Just try telling Citarella, Zabar’s, or Murray’s Cheese to take those ‘French feta’ and ‘Danish feta’ labels off their faux-feta products. Either they won’t know what you’re talking about when you say that feta is an “EU protected designation of origin product of Greece since 2002,” or they’ll just shrug and say they can call it whatever they want, that ‘feta is feta’ no matter where it’s made or what kind of milk it’s made from.
But that’s the crucial point. Real feta is a brined cheese (to Greeks it isn’t a cheese though, it’s ‘feta’) sourced from within Greece. It must be made from sheep’s milk or a combination of sheep’s milk and 30% goat’s milk. No cows involved.

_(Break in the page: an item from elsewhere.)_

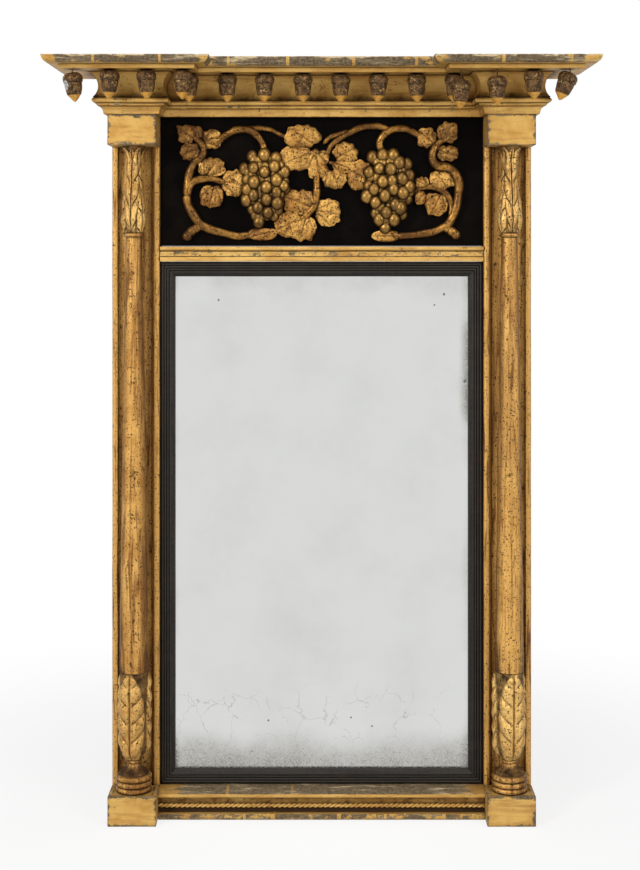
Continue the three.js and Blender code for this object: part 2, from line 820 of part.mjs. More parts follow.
// The left scroll: a thick stem that curls into a leaf, a second one that climbs to the corner leaves,
// and an arch from them over to the grapes and the centre.
const leftVine = {
  stems: [
    { radii: [5, 6], path: [[-88, -75], [-119, -77], [-145, -71], [-167, -61], [-182, -42], [-189, -19]] },
    { radii: [6, 4.5], path: [[-189, -19], [-184, -6], [-172, 2], [-157, 3], [-140, -1], [-122, -8]] },
    { radii: [5, 6.5], path: [[-164, -62], [-178, -67], [-191, -80]] },
    { radii: [6.5, 5], path: [[-188, -13], [-186, 8], [-178, 26], [-168, 34], [-166, 48], [-184, 66]] },
    { radii: [4.5, 5.5], path: [[-150, 52], [-134, 64], [-114, 72], [-97, 70], [-86, 58], [-81, 42]] },
    { radii: [4, 3.5], path: [[-103, 72], [-86, 74], [-70, 71], [-56, 64]] },
    { radii: [3.5, 3], path: [[-150, 1], [-153, -14]] },
  ],
  lobes: [
    [-188, 66, 14, 12, 45],
    [-172, 68, 5, 8],
    [-156, 58, 15, 14],
    [-184, 41, 15, 12],
    [-154, 18, 18, 15, -10],
    [-124, -3, 17, 16],
    [-154, -21, 17, 16],
    [-82, -74, 18, 10.5, 15],
  ],
};

// The leaves round the middle, on the short stem that drops between them.
const centreVine = {
  stems: [
    { radii: [4.5, 5.5], path: [[-4, 22], [-7, 2], [-7, -16], [-11, -34], [-28, -56]] },
    { radii: [4, 3], path: [[-8, 26], [12, 25], [30, 20], [48, 12], [62, 5]] },
    { radii: [4, 3], path: [[-15, -40], [4, -42]] },
  ],
  lobes: [
    [-26, 62, 24, 15, -12],
    [-33, 32, 20, 17, 20],
    [-6, 25, 16, 19],
    [33, 38, 17, 15, 20],
    [51, 8, 15, 18, -25],
    [19, 5, 17, 16, -10],
    [-30, -30, 21, 17],
    [-45, -61, 19, 18],
    [-27, -65, 17, 17],
    [8, -44, 17, 18],
  ],
};

// The right scroll: a branch from the middle, an arch over to the grapes and a doubled stem down the side.
const rightVine = {
  stems: [
    { radii: [3.5, 4.5], path: [[15, 50], [27, 61], [45, 71], [64, 77], [83, 76], [98, 71]] },
    { radii: [5.5, 4.5], path: [[83, 46], [82, 57], [92, 69], [108, 73], [124, 71], [140, 62]] },
    { radii: [4.5, 6], path: [[176, 60], [160, 49], [155, 36], [160, 22], [175, 20], [190, 6], [192, -16]] },
    { radii: [6, 5], path: [[192, -16], [187, -38], [176, -61], [154, -72], [128, -76], [98, -77]] },
    { radii: [4.5, 4], path: [[181, -48], [182, -36], [175, -20], [160, -9], [145, -9], [130, -17]] },
    { radii: [5, 6.5], path: [[172, -64], [184, -71], [192, -78]] },
    { radii: [3.5, 3.5], path: [[148, 59], [161, 49]] },
    { radii: [3.5, 3], path: [[166, -10], [161, -26]] },
  ],
  lobes: [
    [147, 61, 14, 13],
    [176, 66, 14, 15, 20],
    [176, 39, 16, 11],
    [140, -4, 9, 9],
    [168, 1, 17, 13],
    [160, -32, 15, 15],
    [138, -23, 8, 10],
    [92, -77, 17, 9],
  ],
};

function vineSolid({ stems, lobes }, grow = 0) {
  return joined([
    ...stems.map((one) => stem(one, grow)),
    ...lobes.map((one) => leafLobe(one, grow)),
  ]);
}

// A bunch of grapes: rows of berries from the top down, each row as long as its count. Every berry
// stands on a peg, and the pegs stand on a thin backing of the bunch's outline.
function grapes({ centre: [centreX, centreY], rows }) {
  const berryRadius = 7.2;
  const pegRadius = 5.4;
  const pitch = 14.6;
  const rowPitch = 12.6;
  const crown = 10; // how much higher the middle of the bunch stands than its edge
  const backing = 5;
  const berrySides = 6;
  const halfRow = (Math.max(...rows) * pitch) / 2;
  const rowY = (row) => centreY - (row - (rows.length - 1) / 2) * rowPitch;
  const ring = (x, y, radius, height) =>
    arc([x, y], radius, radius, 0, 360 - 360 / berrySides, berrySides - 1)
      .map(([ringX, ringY]) => [ringX, ringY, height]);

  const berries = rows.flatMap((count, row) => Array.from({ length: count }, (_, i) => {
    const across = (i - (count - 1) / 2) * pitch;
    const x = centreX + across;
    const height = berryRadius + crown * Math.sqrt(1 - Math.min(1, Math.abs(across) / halfRow) ** 2);
    return ringSkin([
      ring(x, rowY(row), pegRadius, backing / 2),
      ring(x, rowY(row), berryRadius, height),
      ring(x, rowY(row), berryRadius * 0.6, height + berryRadius * 0.8),
    ]);
  }));
  const edge = (way) => rows.map((count, row) => {
    const reach = ((count - 1) / 2) * pitch + pegRadius;
    return new THREE.Vector2(centreX + way * reach, rowY(row));
  });
  const plan = new THREE.Shape([...edge(-1), ...edge(1).reverse()]);
  const plate = new THREE.ExtrudeGeometry(plan, { depth: backing, bevelEnabled: false })
    .translate(0, 0, seat);
  return joined([plate, ...berries]);
}

function addFrieze() {
  const [drawnWidth, drawnHeight] = drawnPanel;
  const onPanel = (geometry) => geometry
    .scale(openingWidth / drawnWidth, friezeHeight / drawnHeight, 1)
    .rotateX(Math.PI / 2)
    .translate(0, -panelFaceDepth, friezeCentre);
  const leftBunch = grapes({ centre: [-80, -11], rows: [3, 4, 4, 4, 3, 2, 2, 1] });
  const rightBunch = grapes({ centre: [93, -12], rows: [3, 4, 4, 4, 4, 3, 2, 1] });
  const leftTool = vineSolid(leftVine, seat);
  const centreTool = vineSolid(centreVine, seat);
  const rightTool = vineSolid(rightVine, seat);
  addPart('grapes_left', onPanel(cut(leftBunch, [leftTool, centreTool])), bronzedGilt);
  addPart('grapes_right', onPanel(cut(rightBunch, [rightTool, centreTool])), bronzedGilt);
  addPart('vine_left', onPanel(cut(vineSolid(leftVine), [centreTool])), bronzedGilt);
  addPart('vine_right', onPanel(cut(vineSolid(rightVine), [centreTool])), bronzedGilt);
  addPart('vine_centre', onPanel(vineSolid(centreVine)), gilt);
}

// ---------------------------------------------------------------- hanging hardware

const knuckleRadius = ringWireRadius + hingeClearance + knuckleWall;
const barY = seat + knuckleRadius;

function hangerStrap() {
  const plate = boxBetween([-strapWidth / 2, seat, 0], [strapWidth / 2, seat + strapThickness, strapLength]);
  const knuckle = rod(knuckleRadius, knuckleLength, 'x', [0, barY, 0], 16);
  const bore = rod(ringWireRadius + hingeClearance, 2 * strapWidth, 'x', [0, barY, 0], 16);
  const screwHole = rod(screwRadius + seat, 4 * knuckleRadius, 'y', [0, 0, screwFromBar], 12);
  return cut(joined([plate, knuckle]), [bore, screwHole]);
}

// A flat-topped ring: a straight bar through the knuckle, two arms and a half circle, round in section.
function hangerRing() {
  const half = ringWidth / 2;
  const path = new THREE.CurvePath();
  const corner = (x, z) => new THREE.Vector3(x, barY, z);
  path.add(new THREE.LineCurve3(corner(-half, 0), corner(-half, -ringArm)));
  const halfCircle = arc([0, -ringArm], half, half, 180, 360, 8).map(([x, z]) => corner(x, z));
  path.add(new THREE.CatmullRomCurve3(halfCircle));
  path.add(new THREE.LineCurve3(corner(half, -ringArm), corner(half, 0)));
  const loop = sweep(ringWireRadius, path, 16);
  const bar = rod(ringWireRadius, ringWidth + 2 * ringWireRadius, 'x', [0, barY, 0], 12);
  return joined([loop, bar]);
}

function hangerScrew() {
  const profile = [
    [0, -screwLength],
    [screwRadius, -screwLength + 3],
    [screwRadius, 0],
    [screwHeadRadius, 0],
    [screwHeadRadius * 0.85, screwHeadHeight * 0.7],
    [0, screwHeadHeight],
  ];
  return turned(profile, 12).rotateX(-Math.PI / 2);
}

function addHangers() {
  const headSeat = seat + strapThickness + seat;
  for (const [word, side] of sides) {
    const foot = [side * columnX, 0, hangerHeight];
    addPart(`hanger_strap_${word}`, hangerStrap(), brass, foot);
    addPart(`hanger_ring_${word}`, hangerRing(), brass, foot);
    addPart(`hanger_screw_${word}`, hangerScrew(), steel, [side * columnX, headSeat, screwAxisZ()]);
  }
}

// ---------------------------------------------------------------- assembly

addCarcase();
addBlocks();
addColumns();
addSlip();
addPlate();
addCornice();
addAcorns();
addFrieze();
addHangers();

export default mirrorGroup;
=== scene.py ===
# %% [markdown]
# # A gilt pier mirror
# A pier mirror hung on the narrow wall between two windows. This one has a gilded pine case, two slender
# columns, a breakfront cornice hung with acorns, a black frieze with a carved vine, and old silvered glass.
# The solids of the case are loaded first and never moved. Every finely shaped piece made below stands in
# the place of one of them, so the dressed mirror keeps the size and the joints of the plain one.

# %% Load the frame
import math

import bmesh
import bpy
import numpy as np
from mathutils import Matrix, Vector, noise as mnoise


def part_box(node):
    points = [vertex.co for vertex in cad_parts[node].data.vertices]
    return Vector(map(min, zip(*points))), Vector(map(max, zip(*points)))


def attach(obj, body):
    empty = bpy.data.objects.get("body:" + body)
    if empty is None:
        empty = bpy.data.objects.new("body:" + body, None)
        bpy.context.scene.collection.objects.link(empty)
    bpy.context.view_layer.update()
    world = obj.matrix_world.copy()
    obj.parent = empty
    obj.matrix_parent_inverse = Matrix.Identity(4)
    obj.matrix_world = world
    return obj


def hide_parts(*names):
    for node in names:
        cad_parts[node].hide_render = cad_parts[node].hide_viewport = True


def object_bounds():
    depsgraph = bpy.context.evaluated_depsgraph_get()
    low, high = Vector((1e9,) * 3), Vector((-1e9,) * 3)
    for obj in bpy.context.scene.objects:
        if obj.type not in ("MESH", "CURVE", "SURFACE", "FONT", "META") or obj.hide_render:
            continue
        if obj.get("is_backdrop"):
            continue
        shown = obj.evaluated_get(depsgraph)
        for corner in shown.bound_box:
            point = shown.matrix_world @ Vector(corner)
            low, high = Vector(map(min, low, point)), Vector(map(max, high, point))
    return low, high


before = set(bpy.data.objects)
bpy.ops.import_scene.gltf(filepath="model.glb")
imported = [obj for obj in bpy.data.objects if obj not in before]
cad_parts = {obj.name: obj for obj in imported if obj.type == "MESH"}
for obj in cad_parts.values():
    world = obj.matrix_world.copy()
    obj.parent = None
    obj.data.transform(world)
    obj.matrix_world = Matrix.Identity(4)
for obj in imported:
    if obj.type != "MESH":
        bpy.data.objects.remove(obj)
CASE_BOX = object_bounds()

mnoise.seed_set(19)  # without a seed the wander of every carved surface would differ from run to run
BODY = "mirror_frame"
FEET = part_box("plinth_left")[0].z
print("nodes", len(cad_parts), "feet at", round(FEET, 4))

# %% [markdown]
# ## Working in the maker's measures
# A frame maker measures in millimetres from the bench the mirror stands on and from its back. All the sizes
# below are such millimetres: x to the viewer's right, y negative towards the viewer, z up from the feet.
# `metres` turns them into the frame of the loaded solids.

# %% Millimetres from the feet
def metres(points):
    placed = np.asarray(points, float) / 1000
    placed[..., 2] += FEET
    return placed


def mm(node):
    low, high = (np.array(corner) * 1000 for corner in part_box(node))
    low[2] -= FEET * 1000
    high[2] -= FEET * 1000
    return low, high


STILE_LOW, STILE_HIGH = mm("stile_right")
OPENING = STILE_LOW[0]
WIDTH = STILE_HIGH[0]
CARCASE = -STILE_LOW[1]
BLOCK = -mm("plinth_right")[0][1]
PLINTH_TOP = mm("plinth_right")[1][2]
CAPITAL_FOOT = mm("capital_block_right")[0][2]
CORNICE_FOOT = mm("cornice_centre")[0][2]
CORNICE_TOP = mm("cornice_centre")[1][2]
COLUMN_X = (OPENING + WIDTH) / 2
COLUMN_Y = sum(mm("column_shaft_right")[i][1] for i in (0, 1)) / 2
print("opening", round(OPENING, 1), "width", round(WIDTH, 1), "column at", round(COLUMN_X, 2),
      round(COLUMN_Y, 2))

# %% [markdown]
# ## Camera
# The picture was taken square on, a little above two metres from the mirror, with the lens level with the
# frieze's lower edge. The lens is shifted down instead of tilted, which keeps the sides upright.

# %% Camera
PICTURE_HIGH = 870
CAMERA_AWAY, CAMERA_UP = 2150, 793.9


def placed(name, data):
    """A new object of the scene, made of `data`."""
    thing = bpy.data.objects.new(name, data)
    bpy.context.scene.collection.objects.link(thing)
    return thing


camera_data = bpy.data.cameras.new("camera")
camera_data.lens = 63.65
camera_data.shift_x, camera_data.shift_y = -1.7 / PICTURE_HIGH, -189 / PICTURE_HIGH
camera = placed("camera", camera_data)
camera.location = metres([0, -(CARCASE + CAMERA_AWAY), CAMERA_UP])
camera.rotation_euler = (math.pi / 2, 0, 0)
bpy.context.scene.camera = camera
bpy.context.scene.view_settings.view_transform = "Standard"
print("shift", round(camera_data.shift_y, 4))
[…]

Pay attention: No matter how wonderful or bubbly the prosecco and other sparkling wines from various places are, don’t call them champagne. Champagne is champagne only when it comes from France’s Champagne region. Like feta, it’s a designated origin product.
Every region, every village, and to take it even further, sometimes every household in Greece turns out its own, subtly nuanced, lightly-creviced, crumbly yet smooth, salty but not too salty, fresh, cool, white-as-snow version of that wonderful invention. Or is it a discovery? No matter. Feta is an act of God. Let’s leave it to the Greeks.